FWIW my cousins brother in law was given a cushy AMD job making drivers in Canada in the 2000's, but I assume they have restructured it a dozen times since then.


----------



## Xzibit (Dec 4, 2020)

W1zzard said:


> absolutely, yes. but if it happens to me, it can happen to others, too i would like to think



Hopefully it doesn't happen in your testing rigs. That would be awful. AMD makes a cleanup utility incase you didnt know.

*AMD Cleanup Utility*

Overview
The AMD Cleanup Utility is designed to thoroughly remove any previously installed AMD driver files, registries, and driver store from systems running Microsoft Windows® 7 and later.  The cleanup process includes removing AMD display and audio drivers as well as AMD software components but does not remove AMD chipset driver components such as GPIO, SATA, USB, etc.


----------



## TheoneandonlyMrK (Dec 4, 2020)

W1zzard said:


> absolutely, yes. but if it happens to me, it can happen to others, too i would like to think
> 
> 
> not at all, consider what they pulled off this year alone. beat intel, matched nvidia, beat nvidia energy efficiency. these are tremendous achievements


Possibly a little dramatic IMHO.


----------



## rutra80 (Dec 4, 2020)

Good find, but what are we expecting from a "driver" that has integrated chromium, phone connectivity, streaming app, animated GIFs writer and other steaming-pile-of-horseshit-bloat??


----------



## windwhirl (Dec 4, 2020)

rutra80 said:


> Good find, but what are we expecting from a "driver" that has integrated chromium, phone connectivity, streaming app, animated GIFs writer and other steaming-pile-of-horseshit-bloat??

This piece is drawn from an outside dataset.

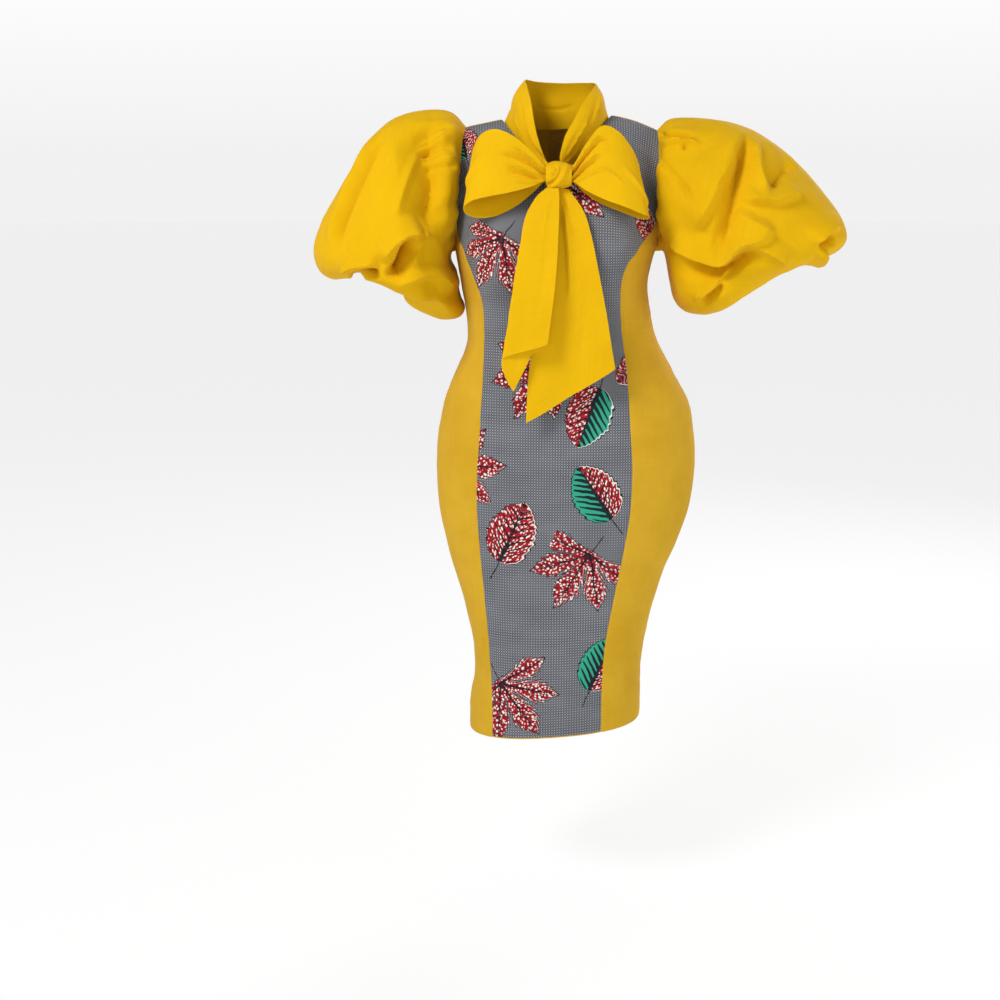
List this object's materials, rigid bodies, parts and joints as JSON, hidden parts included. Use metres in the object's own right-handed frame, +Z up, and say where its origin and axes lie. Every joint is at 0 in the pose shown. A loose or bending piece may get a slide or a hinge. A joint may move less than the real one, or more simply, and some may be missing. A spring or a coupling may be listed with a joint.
{
  "type": "fitted dress with balloon sleeves",
  "caption": "Worn-form fitted calf-length dress: leaf-print front centre panel, plain yellow sides and back, balloon sleeves, tie collar with a bow.",
  "frame": {"origin": "middle of the neck base between the two shoulder seams, where the wearer carries the dress", "axes": "+Z up to the wearer's head, -Y out of the dress's front, +X to the wearer's left"},
  "size_m": [0.9304, 0.363, 1.1707],
  "materials": {
    "yellow_cloth": "smooth stiff plain cotton with a faint sheen",
    "printed_cloth": "matt printed cotton, grey dotted ground with red, cream and green leaves",
    "zip_tape": "matt woven tape",
    "zip_metal": "satin"
  },
  "bodies": {
    "dress": {"front_centre_panel": "printed_cloth", "front_side_right": "yellow_cloth", "front_side_left": "yellow_cloth", "back_right": "yellow_cloth", "back_left": "yellow_cloth", "sleeve_right": "yellow_cloth", "sleeve_left": "yellow_cloth", "sleeve_band_right": "yellow_cloth", "sleeve_band_left": "yellow_cloth", "collar_tie": "yellow_cloth", "bow_knot": "yellow_cloth", "bow_loop_right": "yellow_cloth", "bow_loop_left": "yellow_cloth", "bow_tail_right": "yellow_cloth", "bow_tail_left": "yellow_cloth", "zip_tape": "zip_tape", "zip_slider": "zip_metal"},
    "zip_pull": {"zip_pull": "zip_metal"}
  },
  "joints": [
    {"name": "zip_pull_hinge", "type": "hinge", "parent": "dress", "child": "zip_pull", "pos_m": [0.0059, 0.06852, -0.01976], "axis": [0.9995, 0.024, 0.0225], "range_deg": [0, 120]}
  ]
}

Well, someone probably uses that stuff. I myself have used the animated GIF thing.


----------



## Caring1 (Dec 4, 2020)

No compatible hardware = End Task.
How hard is that?


----------



## rutra80 (Dec 4, 2020)

@windwhirl okay but driver is not the place for that and it should be optionally installable


----------



## Xzibit (Dec 4, 2020)

Caring1 said:


> No compatible hardware = End Task.
> How hard is that?



As hard as uninstalling software for hardware you don't use apparently


----------



## Caring1 (Dec 4, 2020)

Xzibit said:


> As hard as uninstalling software for hardware you don't use apparently


The point is, you shouldn't have to uninstall if the software worked correctly.
That would make swapping components a lot simpler and faster.


----------



## Xzibit (Dec 4, 2020)

Caring1 said:


> The point is, you shouldn't have to uninstall if the software worked correctly.
> That would make swapping components a lot simpler and faster.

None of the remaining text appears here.